Mr. Ram and his newspaper are well known for their uncompromising characterization of the LTTE as the deadliest terrorist outfit in the world that needs to be eradicated totally and absolutely. There is little that is exceptionable about this characterization, but what is utterly indefensible is its simplistic corollary that any process that seeks the defeat of the LTTE will automatically lead to the liberation of the Tamils. To its credit, India has emphasized the difference between defeating the LTTE and resolving the Tamil question that predates the LTTE and in fact gave rise to it in desperation. It is this measured diplomatic missive from Delhi to Colombo that created the possibility, as I argued last week, for the progressive forces within and outside the government to begin to influence the President to take a new direction and formulate a political solution independent of pursuing the military offensive.
[President Mahinda Rajapakse-AP file photo]
Alas, Mr.
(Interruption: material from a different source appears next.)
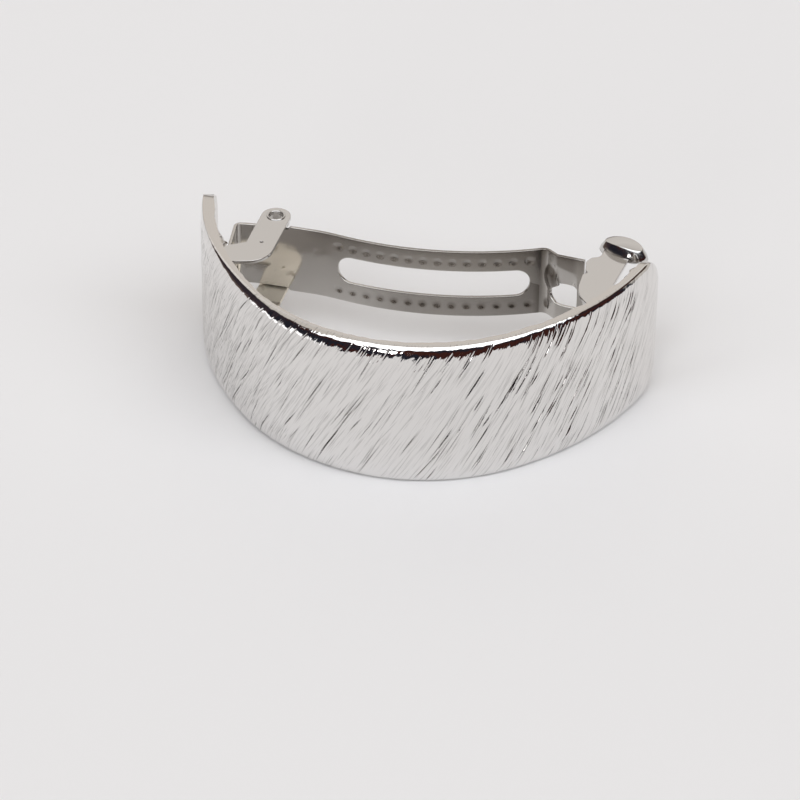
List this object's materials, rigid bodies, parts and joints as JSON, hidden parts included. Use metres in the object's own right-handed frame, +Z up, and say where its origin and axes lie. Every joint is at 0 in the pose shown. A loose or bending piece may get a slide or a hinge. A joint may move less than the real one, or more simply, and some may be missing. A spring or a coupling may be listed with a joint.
{
  "type": "hair clip",
  "caption": "Half-round plated metal ponytail clip: a finely gouged curved plate with a hinged, slotted closing arm and a squeeze catch with domed finger pads",
  "frame": {"origin": "middle of the flat land on the plate's lower long edge, where the clip stands", "axes": "+X along the clip towards the catch, +Y from the front of the plate back to the arm, +Z up"},
  "size_m": [0.063, 0.0393, 0.021],
  "materials": {
    "plated_plate": "bright silver-coloured plating over a finely gouged casting",
    "plated_sheet": "bright silver-coloured plating over pressed steel sheet"
  },
  "bodies": {
    "band": {"front_plate": "plated_plate", "hinge_bracket": "plated_sheet", "catch_bracket": "plated_sheet", "hinge_rivet_top": "plated_sheet", "hinge_rivet_bottom": "plated_sheet"},
    "arm": {"clip_arm": "plated_sheet"}
  },
  "joints": [
    {"name": "arm_hinge", "type": "hinge", "parent": "band", "child": "arm", "pos_m": [-0.02205, 0.03235, 0.0105], "axis": [0, 0, 1], "range_deg": [0, 90]}
  ]
}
Ram’s interview seems to have given President Rajapakse enough room to wiggle out of a tight situation, showing off his new talking points: “A military solution is for the terrorists; a political solution is for the people living in this country.” And the new 4-D approach: Demilitarization; Democratization; Development; and Devolution. To the most significant question in the interview – “are they (the 4-Ds) in some order?” – President Rajapakse affirmed the order in answer: no devolution without development, no development without democratization, and no democratization without demilitarization. In short, no nothing without a military victory. And there is no Ram Sethu for the half a million repeatedly displaced people stuck between military solution and political solution.